Dois processos de natureza distinta colocam hoje o Brasil numa encruzilhada histórica e que requer decisões estratégicas. De um lado, a crise global desafia nossa capacidade de enfrentar instabilidades no campo macroeconômico e produzir respostas que permitam ao país continuar na rota do crescimento.
Há outro embate igualmente desafiante: o enfrentamento da corrupção. A onda de denúncias diárias deixa perplexa a sociedade. Se há utopia na crença de que podemos exterminar o problema – é inerente ao ser humano –, sabemos que o governo não pode se deixar capturar pela prática. A corrupção e o fisiologismo geram o descrédito pela política e fragilizam o ambiente institucional.
O aprofundamento da crise na Europa e o rebaixamento dos títulos da dívida dos Estados Unidos obrigam o Brasil a reagir com conjunto adequado de medidas. Houve alívio transitório com o movimento dos fluxos de capital para o epicentro da crise, o que permite estancar a sobrevalorização do real. Mas os EUA podem inundar novamente o mundo de dólares e é inquestionável a capacidade ociosa da indústria manufatureira em todo mundo. O Brasil é rota invejada pelo potencial de consumo interno.
É insuficiente reproduzir as políticas anticíclicas do passado recente. Para enfrentar a turbulência, é preciso novo arranjo macroeconômico. Devemos aprofundar e melhorar a qualidade do nosso ajuste fiscal, criando espaço para a redução dos juros. Permutar a meta de superávit primário por metas nominais e elevar a taxa de investimento público em relação aos gastos correntes são essenciais para essa agenda fiscal. Devemos ainda avançar para que a nova política industrial tenha sucesso, pela rota da elevação da capacidade de inovação e da qualificação da mão de obra.
O enfrentamento da competitividade nos remete também a uma agenda do passado ainda não superada. É hora de retomar as reformas postergadas que contribuam para a redução do Custo Brasil, enfrentando um sistema tributário anacrônico, infraestrutura precária, excessiva burocracia e elevados custos trabalhistas, entre outros problemas.
No caso da corrupção, é preciso lucidez. Toda denúncia deve ser investigada com rigor extremo e os culpados, punidos. Mas não é pelo palco estéril das CPIs que se chegará à solução. Esse tipo de ação é jogo de curto prazo para a platéia e vazão para a disputa interpartidária. Não é saída efetiva para impedir o fisiologismo político-partidário e o nepotismo.

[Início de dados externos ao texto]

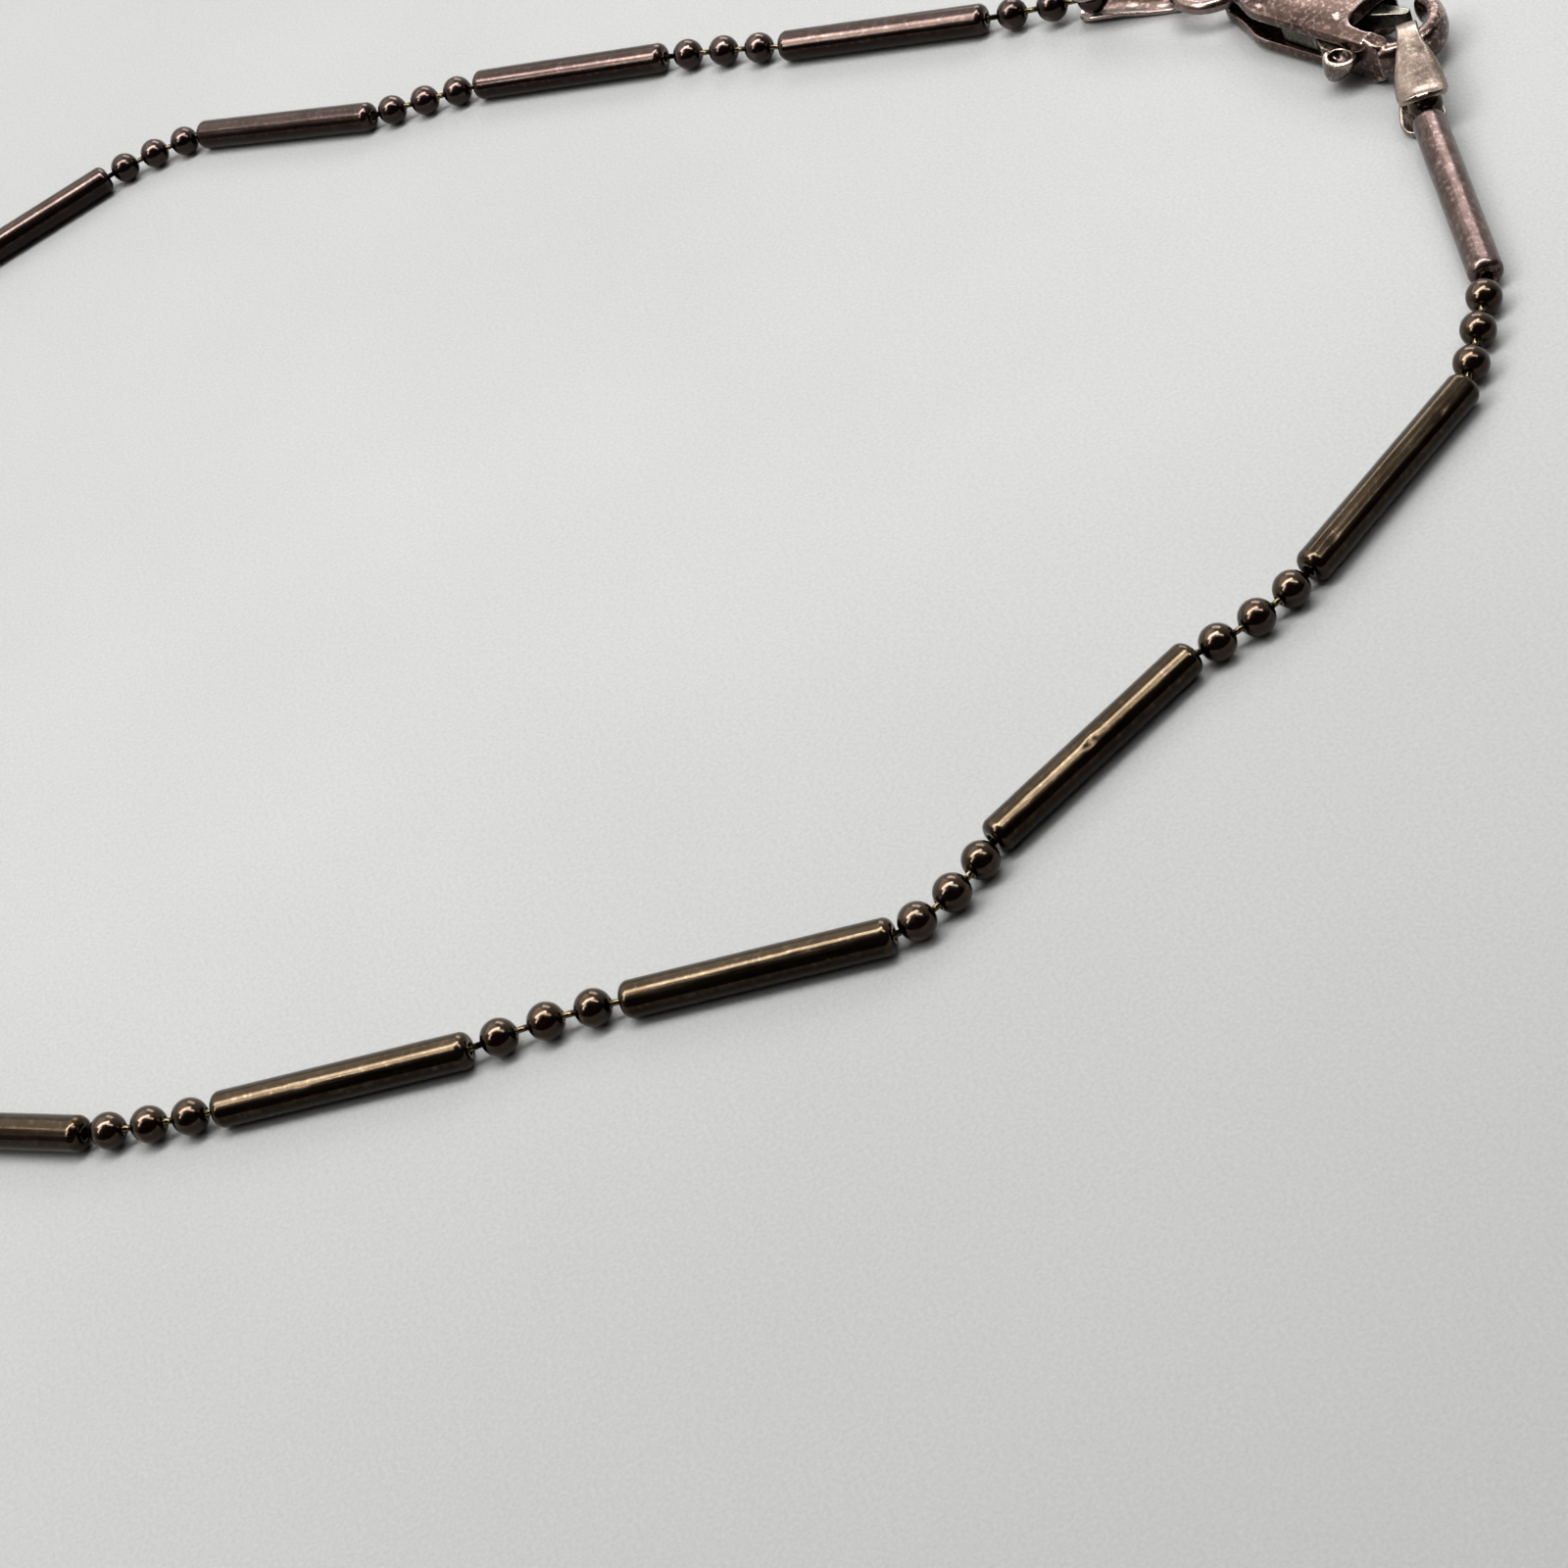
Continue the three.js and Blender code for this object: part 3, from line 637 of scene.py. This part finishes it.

A burocracia de Estado deve ser capaz de sobreviver aos ciclos políticos. O país carece de uma tecnoburocracia que blinde o aparato estatal das nomeações políticas – fruto das relações típicas do presidencialismo de coalizão. Essa é a origem das distorções verificadas. Hoje, há cerca de 20 mil cargos de livre provimento no âmbito do Poder Executivo Federal. E é aqui que se dá o abuso. Cargos de confiança e de nomeação devem ser exceção. Sua abundância leva à apropriação patrimonialista dos postos de trabalho, burlando o sistema do mérito e dificultando consolidação do sistema de carreira. O Brasil carece de choque de realidade e modernidade.

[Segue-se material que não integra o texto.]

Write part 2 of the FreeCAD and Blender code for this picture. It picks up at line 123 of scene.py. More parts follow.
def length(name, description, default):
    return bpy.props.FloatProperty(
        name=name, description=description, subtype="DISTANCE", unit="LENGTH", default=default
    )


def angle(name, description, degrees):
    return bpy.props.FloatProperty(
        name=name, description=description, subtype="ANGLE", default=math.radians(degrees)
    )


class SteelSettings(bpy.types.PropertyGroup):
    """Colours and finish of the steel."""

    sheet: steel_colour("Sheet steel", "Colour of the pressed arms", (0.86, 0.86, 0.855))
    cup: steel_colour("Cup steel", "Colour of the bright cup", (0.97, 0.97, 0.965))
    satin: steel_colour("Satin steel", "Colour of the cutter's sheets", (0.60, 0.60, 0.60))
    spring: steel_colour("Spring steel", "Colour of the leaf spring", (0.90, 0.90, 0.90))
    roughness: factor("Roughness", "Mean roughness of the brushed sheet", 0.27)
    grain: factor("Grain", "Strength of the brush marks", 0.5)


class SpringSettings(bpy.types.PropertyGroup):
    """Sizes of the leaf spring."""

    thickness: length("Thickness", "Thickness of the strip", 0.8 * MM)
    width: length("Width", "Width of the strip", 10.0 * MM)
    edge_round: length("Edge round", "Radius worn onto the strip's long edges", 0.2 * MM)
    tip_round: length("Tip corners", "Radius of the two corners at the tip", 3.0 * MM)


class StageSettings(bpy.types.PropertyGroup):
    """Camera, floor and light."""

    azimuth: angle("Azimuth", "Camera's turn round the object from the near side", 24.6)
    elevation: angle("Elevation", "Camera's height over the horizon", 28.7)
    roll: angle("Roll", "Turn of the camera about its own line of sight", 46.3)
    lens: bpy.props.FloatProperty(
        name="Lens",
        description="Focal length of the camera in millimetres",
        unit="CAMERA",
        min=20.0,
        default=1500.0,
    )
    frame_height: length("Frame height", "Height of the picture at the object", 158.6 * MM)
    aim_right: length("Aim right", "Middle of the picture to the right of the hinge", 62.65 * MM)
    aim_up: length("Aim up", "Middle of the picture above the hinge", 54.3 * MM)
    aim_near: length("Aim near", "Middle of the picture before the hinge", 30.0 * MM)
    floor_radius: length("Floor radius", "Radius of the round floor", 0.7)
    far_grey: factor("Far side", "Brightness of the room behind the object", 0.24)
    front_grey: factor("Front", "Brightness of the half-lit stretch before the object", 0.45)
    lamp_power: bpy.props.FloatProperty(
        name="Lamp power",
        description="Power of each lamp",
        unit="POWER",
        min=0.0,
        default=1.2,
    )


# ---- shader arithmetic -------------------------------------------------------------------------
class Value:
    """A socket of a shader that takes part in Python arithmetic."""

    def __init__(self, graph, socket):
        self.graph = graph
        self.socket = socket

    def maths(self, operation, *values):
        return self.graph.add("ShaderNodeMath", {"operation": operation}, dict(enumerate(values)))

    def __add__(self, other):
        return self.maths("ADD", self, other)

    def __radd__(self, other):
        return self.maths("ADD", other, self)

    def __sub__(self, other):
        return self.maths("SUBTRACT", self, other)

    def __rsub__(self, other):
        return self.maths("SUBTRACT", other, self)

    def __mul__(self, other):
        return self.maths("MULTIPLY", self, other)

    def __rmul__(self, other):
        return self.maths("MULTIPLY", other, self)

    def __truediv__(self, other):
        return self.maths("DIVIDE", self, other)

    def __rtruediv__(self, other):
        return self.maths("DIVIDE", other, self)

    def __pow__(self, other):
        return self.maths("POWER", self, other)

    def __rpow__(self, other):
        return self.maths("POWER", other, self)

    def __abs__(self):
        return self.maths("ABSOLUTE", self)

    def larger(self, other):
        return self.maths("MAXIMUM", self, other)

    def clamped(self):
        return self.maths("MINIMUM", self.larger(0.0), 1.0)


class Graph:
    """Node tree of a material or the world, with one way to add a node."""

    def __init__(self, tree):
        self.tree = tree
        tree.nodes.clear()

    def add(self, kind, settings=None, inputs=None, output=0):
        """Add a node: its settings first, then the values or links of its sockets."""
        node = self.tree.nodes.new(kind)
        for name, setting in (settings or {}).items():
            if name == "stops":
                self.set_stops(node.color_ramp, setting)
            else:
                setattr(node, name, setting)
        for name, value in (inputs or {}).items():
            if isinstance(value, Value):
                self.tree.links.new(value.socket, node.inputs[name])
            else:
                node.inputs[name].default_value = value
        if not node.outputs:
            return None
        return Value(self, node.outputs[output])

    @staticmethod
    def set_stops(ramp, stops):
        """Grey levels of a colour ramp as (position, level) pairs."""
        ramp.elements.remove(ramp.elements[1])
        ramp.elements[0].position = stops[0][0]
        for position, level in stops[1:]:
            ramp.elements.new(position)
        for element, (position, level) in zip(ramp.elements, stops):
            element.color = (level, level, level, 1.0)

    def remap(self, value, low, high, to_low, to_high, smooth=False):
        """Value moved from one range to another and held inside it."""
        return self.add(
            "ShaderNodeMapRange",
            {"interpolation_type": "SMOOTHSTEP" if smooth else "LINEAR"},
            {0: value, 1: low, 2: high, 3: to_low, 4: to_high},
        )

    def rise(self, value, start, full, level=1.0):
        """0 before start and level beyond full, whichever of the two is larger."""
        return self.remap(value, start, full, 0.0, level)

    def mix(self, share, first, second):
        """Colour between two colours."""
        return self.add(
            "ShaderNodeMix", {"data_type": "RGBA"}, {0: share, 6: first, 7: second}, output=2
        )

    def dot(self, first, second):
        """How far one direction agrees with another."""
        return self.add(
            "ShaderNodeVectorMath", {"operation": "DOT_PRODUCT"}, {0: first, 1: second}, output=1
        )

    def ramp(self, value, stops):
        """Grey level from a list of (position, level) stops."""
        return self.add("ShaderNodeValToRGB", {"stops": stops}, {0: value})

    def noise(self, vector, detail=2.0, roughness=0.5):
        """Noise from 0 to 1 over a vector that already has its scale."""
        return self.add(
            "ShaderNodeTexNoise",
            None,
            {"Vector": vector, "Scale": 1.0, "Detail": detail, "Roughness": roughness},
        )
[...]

É tempo de ousar. O país espera da presidente Dilma Roussef um projeto, um conjunto de iniciativas de caráter estruturante no campo das reformas micro e macroeconômicas e no âmbito institucional, com foco na reestruturação do aparelho de Estado. Esse movimento de sua parte poderá se constituir em base para o diálogo com as forças políticas, para promover o entendimento com a oposição. Nossa energia política deve voltar-se para essas agendas positivas. É isso o que a sociedade espera de nós.